Romuald Wadagni sur la masse salariale laissée par Yayi
« …Je vais aborder maintenant la question de la masse salariale. Bien sûr, c’est une question qui nous préoccupe. Quand vous êtes Ministre de l’économie et des finances et que dans le budget, vous avez plus de 40% consacré à la masse salariale, que vous avez le service de la dette, que vous devez faire des investissements de maintien, des investissements productifs, vous finissez toujours avec un budget qui n’est pas équilibré. Une fois que le constat a été fait, nous avons pris dès les premières semaines des mesures. Nous avons supprimé le décret accordant des avantages complémentaires aux Secrétaires généraux et aux Directeurs de cabinets des ministères. Ça, c’est un exemple de mesures que nous avons prises pour contenir la masse salariale. Nous avons également pris des mesures pour contenir les commissions. Parlant de la masse salariale, il y avait aussi tout ce qui est perdiems, frais de missions payés aux fonctionnaires aux heures de service pour travailler sur des sujets pour lesquels ils sont payés. Il y a des commissions qui sont pertinentes et pour lesquelles on continuera à donner des moyens pour que le travail soit fait. Mais il fallait limiter le recours systématique aux commissions et s’éloigner de Cotonou pour travailler sur des sujets qui n’ont pas besoin qu’on soit à Bohicon ou à Parakou alors qu’on peut se parler entre deux bureaux. Ce n’est pas qu’il n’y aura plus de commissions ou qu’il n’y aura plus de moyen pour les Commissions. Les Commissions auront des moyens, mais nous avons décidé de les encadrer. Nous avons pris des mesures pour supprimer les postes de Chargés de mission par exemple. C’est généralement des fonctions dans lesquelles on ne retrouve pas les agents permanents de l’Etat. Le cabinet d’un Ministre ayant un caractère politique, on y retrouve parfois des gens qui ont les compétences, mais qui font grimper la masse salariale (…) Vous voyez, en 2 mois, 3 mesures fortes pour que dès 2017, nous limitions ce dérapage. Nous avons également pris la décision de travailler sur le sujet de façon structurelle. Nous allons en septembre prochain faire un contrôle physique. Nous allons organiser le paiement des salaires par contrôle physique pour qu’on s’assure que les personnes que nous payons existent vraiment. Si nous ne maîtrisons pas notre masse salariale, nous ne pourrons pas investir dans le développement…»
Communiqué final des Fcbe
L’intergroupe parlementaire «Les républicains», regroupant les députés Fcbe et alliés, réunis à l’hôtel Bel Azur à Grand-Popo, dans le cadre de la première journée parlementaire, rend public le communiqué ci-après.
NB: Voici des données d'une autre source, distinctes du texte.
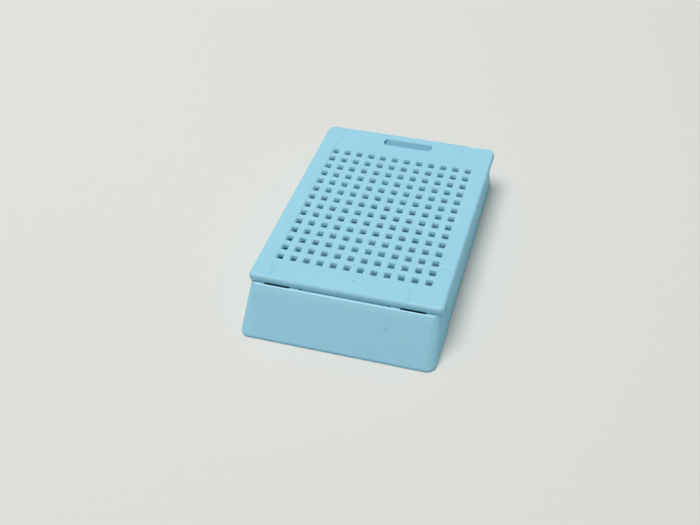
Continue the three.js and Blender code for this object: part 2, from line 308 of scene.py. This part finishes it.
def acetal(name, marks):
    """Pale blue acetal, its upright faces tinted as painted light. marks adds the moulding's own
    marks, painted light and painted shade to its colour, height and gloss, and says where a painted
    glow stands in for light soaking through."""
    material = bpy.data.materials.new(name)
    material.use_nodes = True
    tree = material.node_tree
    tree.nodes.clear()
    place = Socket(tree).node("ShaderNodeTexCoord", {}, {}, "Object")
    place = place.node("ShaderNodeVectorMath", {"operation": "SCALE"}, {0: place, "Scale": 1 / MM})
    facing = Socket(tree).node("ShaderNodeTexCoord", {}, {}, "Normal")

    cloud = noise(place, *CLOUD)
    drift = noise(place, *FLOW).ramp(*FLOW_RANGE) + cloud.ramp(*CLOUD_RANGE)
    color = flat_color(tree, ACETAL).tint(ACETAL_DEEP, drift * SHADE_DRIFT)
    # painted light: faces near upright take a more saturated blue, as light falls on the sides
    steep = component(facing, 2)
    color = color.tint(ACETAL_PAINTED_LIGHT, steep.math("ABSOLUTE", steep).ramp(*SIDE_WAY))
    height = noise(place, *GRAIN) * GRAIN_HEIGHT + cloud * CLOUD_HEIGHT
    gloss = GLOSS + noise(place, *SHEEN) * GLOSS_DRIFT
    color, height, gloss, glow = marks(place, facing, color, height, gloss)

    bump = {"Strength": 1, "Distance": MM, "Height": height}
    normal = place.node("ShaderNodeBump", {}, bump)
    surface = place.node(
        "ShaderNodeBsdfPrincipled",
        {"subsurface_method": "RANDOM_WALK"},
        {
            "Base Color": color,
            "Roughness": gloss,
            "Normal": normal,
            "IOR": 1.48,
            "Specular IOR Level": 0.2,
            # a painted glow: emission stands in for light that soaks through
            "Emission Color": flat_color(tree, BLACK).tint(ACETAL_PAINTED_LIGHT, glow),
            "Emission Strength": 1,
            "Subsurface Weight": 0.2,
            "Subsurface Radius": (0.5, 0.8, 1),
            "Subsurface Scale": 0.4 * MM,
        },
    )
    place.node("ShaderNodeOutputMaterial", {}, {"Surface": surface})
    return material


def tray_marks(place, facing, color, height, gloss):
    """The panel's deeper grain, a small scuff on it, a painted highlight along its top edge and a
    painted glow.
    """
    slope = facing.node(
        "ShaderNodeVectorMath", {"operation": "DOT_PRODUCT"}, {0: facing, 1: panel_axis}, "Value"
    )
    on_panel = slope.ramp(*PANEL_WAY)
    grain = noise(place, *PANEL_GRAIN) * PANEL_GRAIN_HEIGHT
    texture = noise(place, *PANEL_TEXTURE) * PANEL_TEXTURE_HEIGHT
    height = height + on_panel * (grain + texture)
    gloss = gloss + on_panel * PANEL_DULLNESS
    depth = tray_high.z - component(place, 2)
    # a painted highlight along the panel's top edge; the panel is also a little paler towards its
    # top
    crest = depth.ramp(CREST, CREST / 2) * span(place, 1, panel_top - SOFT, panel_top + CREST / 2)
    pale = crest * CREST_HIGHLIGHT + on_panel * depth.ramp(FADE_DEPTH, 0) * PANEL_FADE
    color = color.tint(ACETAL_PALE, pale)
    for point, size in SCUFF:
        color = color.tint(GRIME_AND_SHADE, speck(place, point, size) * SCUFF_TINT)
    # a painted glow inside the compartment over the perforated field
    glow = over_field(place) * span(place, 2, room_low.z - SOFT, tray_high.z) * PAINTED_GLOW
    return color, height, gloss, glow


def tray_radius(middle, along):
    if in_field(middle):
        return TRAY_HOLE_EDGE
    at_cheek_rear = abs(middle.x) > CHEEK_SIDE and CHEEK_REAR[0] < middle.y < CHEEK_REAR[1]
    if at_cheek_rear:
        return 0
    if middle.z < tray_high.z - TOUCHING:
        return TRAY_EDGE
    round_corner = min(1, (middle.y - panel_top) / FOOT_RADIUS)
    return PANEL_TOP_EDGE + (TRAY_EDGE - PANEL_TOP_EDGE) * round_corner


tray_solid = solid_copy("tray")
for vertex in tray_solid.verts:
    at_window = abs(vertex.co.y - panel_top - RIM) < TOUCHING and abs(vertex.co.x) > WINDOWS_INSIDE
    if at_window and vertex.co.z > tray_high.z - TOUCHING:
        vertex.co.y -= WINDOW_SINK
tray = rounded_piece("tray_moulding", tray_solid, tray_radius, acetal("tray_acetal", tray_marks))
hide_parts("tray")
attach(tray, "tray")

# ---------------------------------------------------------------- lid
# The other acetal moulding, of the same shade. The insert that forms its square holes leaves a
# fine witness line around the perforated field, and the one at the latch a step in the rear edge.
# The lid is held by its hooked tongue and its latch.

lid_low, lid_high = (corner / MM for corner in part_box("lid"))
LID_FRONT = -14.85  # the plate's front edge; the hook below it reaches further
LID_EDGE = 0.1
LID_HOLE_EDGE = 0.08
LID_HOLE_CORNER = 0.14
LEVEL_EDGE = 0.1  # an edge that rises more than this is a hole's corner
RECESS_LENGTH = 8.2
RECESS_FRONT = 17.4
RECESS_REAR = 19.2
BROW_LENGTH = 18.3  # middle of the front edge, rounded more than its ends
EDGE_ROUND = 0.4  # the solid's own rounding along the top edge
CORNER = 0.5  # the flash and its painted highlight end this far short of the sides
FRONT_BORDER = 2.0  # the brow's ends lie within this of the front
FIELD_SEAM = -11.56  # left side of the perforated field
RIGHT_SEAM = 9.06
LATCH_SEAM = -11.05
FRONT_SEAM = -12.5
REAR_SEAM = 17.1
SIDE_RIBS = (5.93, 0.76, -6.76)
FAINT = 0.4  # strengths of the lines
CLEAR = 0.9
SEAM_TINT = 0.7
SEAM_DEPTH = 0.02
# the flash's pale colour is a painted highlight; its height is a real hair of flash
FLASH_HIGHLIGHT = 0.6
FLASH_HEIGHT = 0.012
FORWARD = (-0.4, -0.9)  # from barely to fully facing the front
FRONT_PAINTED_LIGHT = 0.2
HOLE_SIDE_WAY = (0.5, 0.3)  # as SIDE_WAY, for the sides of the holes
HOLE_SIDE_PAINTED_LIGHT = 0.8
RECESS_SHADE = 0.3  # depth at which the recess has its full painted shade
# strengths of the recess's painted shade
RECESS_SHADE_TINT = 0.45
RECESS_SHADE_DARKENING = 0.1
SPECK = 0.2  # reach of the nick and the dust
NICK_TINT = 0.7
DUST_TINT = 0.5
NICK = Vector((0, LID_FRONT, 5.85))  # in the lip over the tongue
DUST = Vector((0.7, -12.4, lid_high.z))
REAR_STEP = 0.2  # beside the right seam the rear edge is set in by this
STEP_RUN = 0.9
STEP_END = 13.0  # and meets its own line again here


def lid_marks(place, facing, color, height, gloss):
    """Witness lines of the inserts and a hair of flash along the front edge with a painted
    highlight.
    Faces towards the front and the sides of the holes are painted paler, the hole sides also with a
    painted glow, as if light soaked through the bars, and the recess gets painted shade."""
    front, rear = LID_FRONT + EDGE_ROUND, lid_high.y
    seams = (
        line(place, 1, FIELD_SEAM, FRONT_SEAM, REAR_SEAM)
        + line(place, 1, LATCH_SEAM, REAR_SEAM, rear)
        + line(place, 1, LATCH_SEAM, front, FRONT_SEAM)
        + line(place, 1, RIGHT_SEAM, REAR_SEAM, rear)
        + line(place, 1, RIGHT_SEAM, front, FRONT_SEAM)
        + line(place, 0, REAR_SEAM, FIELD_SEAM, RIGHT_SEAM) * FAINT
        + line(place, 0, FRONT_SEAM, FIELD_SEAM, RIGHT_SEAM) * FAINT
    )
    # the hair of flash stands a little proud by bump, and its pale colour is a painted highlight
    flash = span(place, 1, front - HAIR, front + HAIR) * (
        span(place, 0, lid_low.x + CORNER, -BROW_LENGTH / 2)
        + span(place, 0, BROW_LENGTH / 2, lid_high.x - CORNER)
    )
    for rib in SIDE_RIBS:
        flash = flash + line(place, 0, rib, room_high.x, lid_high.x - CORNER) * CLEAR
        flash = flash + line(place, 0, rib, lid_low.x + CORNER, room_low.x) * FAINT
    color = color.tint(ACETAL_DEEP, seams * SEAM_TINT).tint(ACETAL_PALE, flash * FLASH_HIGHLIGHT)
    height = height - seams * SEAM_DEPTH + flash * FLASH_HEIGHT
    # painted light: faces towards the front are tinted paler
    forward = component(facing, 1).ramp(*FORWARD)
    color = color.tint(ACETAL_PALE, forward * FRONT_PAINTED_LIGHT)

    # painted light: the sides of the holes are tinted paler and given a painted glow
    steep = component(facing, 2)
    hole_sides = steep.math("ABSOLUTE", steep).ramp(*HOLE_SIDE_WAY) * over_field(place)
    color = color.tint(ACETAL_PALE, hole_sides * HOLE_SIDE_PAINTED_LIGHT)
    glow = hole_sides * PAINTED_GLOW

    # painted shade in the finger recess, fuller where it is deeper
    recess = span(place, 0, -RECESS_LENGTH / 2, RECESS_LENGTH / 2)
    recess = recess * span(place, 1, RECESS_FRONT, RECESS_REAR)
    sunk = recess * component(place, 2).ramp(lid_high.z, lid_high.z - RECESS_SHADE)
    color = color.tint(ACETAL_DEEP, sunk * RECESS_SHADE_TINT).tint(GRIME_AND_SHADE, sunk * RECESS_SHADE_DARKENING)
    color = color.tint(ACETAL_PALE, speck(place, NICK, SPECK) * NICK_TINT)
    color = color.tint(GRIME_AND_SHADE, speck(place, DUST, SPECK) * DUST_TINT)
    return color, height, gloss, glow


def lid_radius(middle, along):
    in_recess = abs(middle.x) < RECESS_LENGTH / 2 and RECESS_FRONT < middle.y < RECESS_REAR
    if in_recess:
        return 0
    if in_field(middle):
        return LID_HOLE_CORNER if abs(along.z) > LEVEL_EDGE else LID_HOLE_EDGE
    at_brow_end = abs(abs(middle.x) - BROW_LENGTH / 2) < TOUCHING
    if at_brow_end and middle.y < lid_low.y + FRONT_BORDER:
        return 0
    return LID_EDGE


lid_solid = solid_copy("lid")
for cut in (RIGHT_SEAM, RIGHT_SEAM + STEP_RUN):
    behind_seam = [f for f in lid_solid.faces if all(v.co.y > REAR_SEAM for v in f.verts)]
    slice_faces(lid_solid, behind_seam, (cut, 0, 0), (1, 0, 0))
for vertex in lid_solid.verts:
    if vertex.co.y > lid_high.y - EDGE_ROUND - TOUCHING:
        into_step = (vertex.co.x - RIGHT_SEAM) / STEP_RUN
        out_of_step = (STEP_END - vertex.co.x) / (STEP_END - RIGHT_SEAM - STEP_RUN)
        vertex.co.y -= max(0, min(into_step, out_of_step, 1)) * REAR_STEP
lid = rounded_piece("lid_moulding", lid_solid, lid_radius, acetal("lid_acetal", lid_marks))
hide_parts("lid")
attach(lid, "lid")

# ---------------------------------------------------------------- floor, light and camera
# A plain pale floor, a broad soft lamp overhead and a little to the back left, and even fill from
# all around. The floor glows faintly where the lamp no longer reaches, so it stays pale to its end.

FLOOR_SIZE = 3
FLOOR_COLOR = srgb(219, 220, 215)
BACKDROP = srgb(224, 225, 221)
LIT_FLOOR = 0.05  # the lamp's light starts to fall off here
FAR_FLOOR = 1.0
FLOOR_GLOW = 0.74  # of the backdrop, where the lamp gives next to nothing
FILL = 0.25

bpy.ops.mesh.primitive_plane_add(size=FLOOR_SIZE)
floor = bpy.context.object
floor.name = "floor"
floor_material = bpy.data.materials.new("pale_floor")
floor_material.use_nodes = True
floor_shader = floor_material.node_tree.nodes["Principled BSDF"]
floor_shader.inputs["Base Color"].default_value = FLOOR_COLOR
floor_shader.inputs["Roughness"].default_value = 0.9
floor_shader.inputs["Specular IOR Level"].default_value = 0.1
floor_place = Socket(floor_material.node_tree).node("ShaderNodeTexCoord", {}, {}, "Object")
length = {"operation": "LENGTH"}
distance = floor_place.node("ShaderNodeVectorMath", length, {0: floor_place}, "Value")
floor_glow = flat_color(floor_material.node_tree, BLACK)
floor_glow = floor_glow.tint(BACKDROP, distance.ramp(LIT_FLOOR, FAR_FLOOR) * FLOOR_GLOW)
floor_material.node_tree.links.new(floor_glow.output, floor_shader.inputs["Emission Color"])
floor_shader.inputs["Emission Strength"].default_value = 1
floor.data.materials.append(floor_material)

scene = bpy.context.scene
scene.view_settings.view_transform = "Standard"

scene.world = bpy.data.worlds.new("studio")
scene.world.use_nodes = True
scene.world.node_tree.nodes.clear()
sky = Socket(scene.world.node_tree)
direct = sky.node("ShaderNodeLightPath", {}, {}, "Is Camera Ray")
fill = sky.node("ShaderNodeBackground", {}, {"Color": (1, 1, 1, 1), "Strength": FILL})
backdrop = sky.node("ShaderNodeBackground", {}, {"Color": BACKDROP, "Strength": 1})
shown = sky.node("ShaderNodeMixShader", {}, {0: direct, 1: fill, 2: backdrop})
sky.node("ShaderNodeOutputWorld", {}, {"Surface": shown})

LAMP_SIZE = 0.45
LAMP_PLACE = Vector((-0.1, 0.03, 0.6))
LAMP_POWER = 3.3
lamp = bpy.data.objects.new("overhead_lamp", bpy.data.lights.new("overhead_lamp", "AREA"))
lamp.data.shape = "DISK"
lamp.data.size = LAMP_SIZE
lamp.data.energy = LAMP_POWER
lamp.location = LAMP_PLACE
lamp.rotation_euler = (-LAMP_PLACE).to_track_quat("-Z", "Y").to_euler()
scene.collection.objects.link(lamp)

LOOK_AT = Vector((10.74, -3.14, 3.35)) * MM
DISTANCE = 121.58 * MM
AZIMUTH = math.radians(14.43)
ELEVATION = math.radians(46.47)
ROLL = math.radians(-0.56)
camera = bpy.data.objects.new("camera", bpy.data.cameras.new("camera"))
camera.data.lens = 42.46
camera.data.shift_x = -0.1286
camera.data.clip_start = 0.01
turned = Matrix.Rotation(AZIMUTH, 4, "Z") @ Matrix.Rotation(math.pi / 2 - ELEVATION, 4, "X")
turned = turned @ Matrix.Rotation(ROLL, 4, "Z")
camera.matrix_world = Matrix.Translation(LOOK_AT) @ turned @ Matrix.Translation((0, 0, DISTANCE))
scene.collection.objects.link(camera)
scene.camera = camera

# ---------------------------------------------------------------- update the scene

bpy.context.view_layer.update()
Les résultats de l’élection présidentielle du 20 mars 2016, ont clairement montré la volonté du peuple béninois de faire une nouvelle expérience politique dans sa quête d’une démocratie continue de progrès social et économique avec la coalition de la Rupture portée par le président Patrice Talon. Conscient de la souveraineté du peuple, l’intergroupe «Les républicains» à l’Assemblée nationale, profite des présentes assises pour renouveler ses félicitations au président Patrice Talon en lui souhaitant du meilleur durant son mandat à la tête de notre pays. Par la même occasion, le groupe rend un vibrant hommage au docteur Boni Yayi pour son parcours exceptionnel, son sens républicain, son engagement volontariste et désintéressé au service de la cause commune, son esprit militant et démocratique qui l’ont caractérisé durant les 10 ans de sa gouvernance. Les députés membres de l’intergroupe ont vécu avec le peuple béninois, les 100 premiers jours du gouvernement de la Rupture et considèrent comme baptême de feu au cours duquel le président Talon a donné l’orientation de son mode de gouvernance. Même si certaines actions sont satisfaisantes pour le renforcement de notre démocratie, d’autres par contre, méritent à ce que nous parlementaires, soyons très attentifs. On peut citer par exemple, l’abrogation, l’annulation et la suspension de certains acquis sociaux économiques préoccupants tels que les projets routiers. De même l’insécurité galopante constitue un sujet de préoccupation majeure. Le groupe des députés Fcbe et alliés, tient à rassurer tout le peuple béninois et en particulier nos militants, de son engagement à demeurer une équipe de veille stratégique et permanente pour un meilleur contrôle de l’action gouvernementale. A cet effet, le groupe exprime sa disponibilité à accompagner le gouvernement dans l’exécution de son programme, dès lors que les actions participent au renforcement et à la sécurité humaine du progrès social et économique. De la même manière, l’intergroupe est résolument déterminé à se démarquer et à dénoncer toute action attentatoire à l’unité nationale et à l’intérêt général.